WHAT NEEDS TO BE DONE | Output, please, exactly those lines of the listing that come before the line with "wall plate's back.", along with that line itself.

GIVEN DATA |
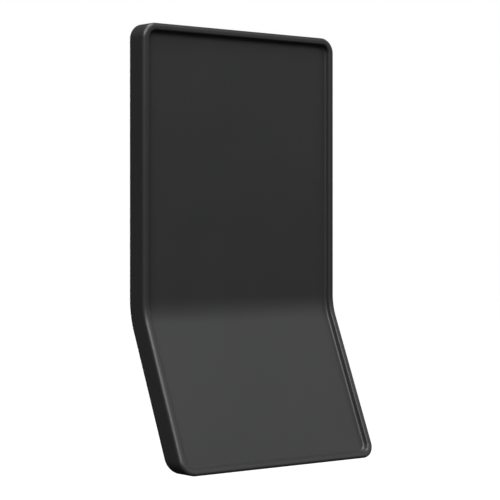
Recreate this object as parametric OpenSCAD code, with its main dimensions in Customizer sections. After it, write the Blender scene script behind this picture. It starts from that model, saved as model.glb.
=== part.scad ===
// Kick plate for a door, hung on a hidden wall plate.
// Millimetres. The door's face is the plane y = 0, the plate's front looks along -Y, +Z is up
// and x = 0 is the middle. The origin is the middle of the wall plate's back.

/* [Plate] */
// Width of the plate
body_w = 150; // [130:1:180]
// Height of the upright part, above the bend
upper_h = 163.3; // [150:0.1:200]
// Length of the sloping lip's front, below the bend
lip_len = 94.2; // [84:0.1:120]
// Lean of the lip away from the door, in degrees
lip_angle = 23; // [12:1:30]
// Radius of the bend on the front of the rim
bend_r = 36; // [20:0.5:40]
// Depth from the door to the front of the rim
depth = 14.6; // [14.5:0.1:18]
// Radius of the plate's four corners
corner_r = 9.5; // [8:0.5:14]

/* [Rim] */
// Width of the raised rim
rim_w = 4.4; // [4:0.1:6]
// Depth of the recessed face below the rim
recess = 3.5; // [2.5:0.1:3.5]
// Rounding of the rim's outer edge
edge_r = 2.2; // [1.5:0.1:3]
// Rounding of the rim's inner edge
inner_r = 1; // [0.4:0.1:1]
// Rounding at the foot of the rim, where it meets the face
foot_r = 1.2; // [0.5:0.1:1.2]
// Rounding of the edge that touches the door
back_r = 0.8; // [0.4:0.1:1]

/* [Shell] */
// Thickness of the moulded face
skin = 2.5; // [2:0.1:2.5]
// Thickness of the moulded side walls
wall = 3; // [3:0.1:3.5]
// Thickness of the closing panel behind the lip
panel_t = 2.2; // [2:0.1:2.4]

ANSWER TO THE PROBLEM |
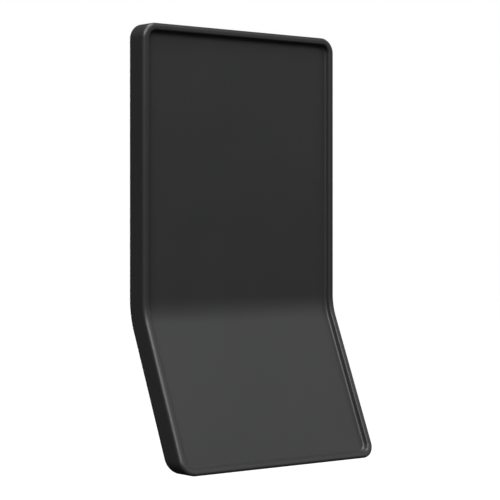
Recreate this object as parametric OpenSCAD code, with its main dimensions in Customizer sections. After it, write the Blender scene script behind this picture. It starts from that model, saved as model.glb.
=== part.scad ===
// Kick plate for a door, hung on a hidden wall plate.
// Millimetres. The door's face is the plane y = 0, the plate's front looks along -Y, +Z is up
// and x = 0 is the middle. The origin is the middle of the wall plate's back.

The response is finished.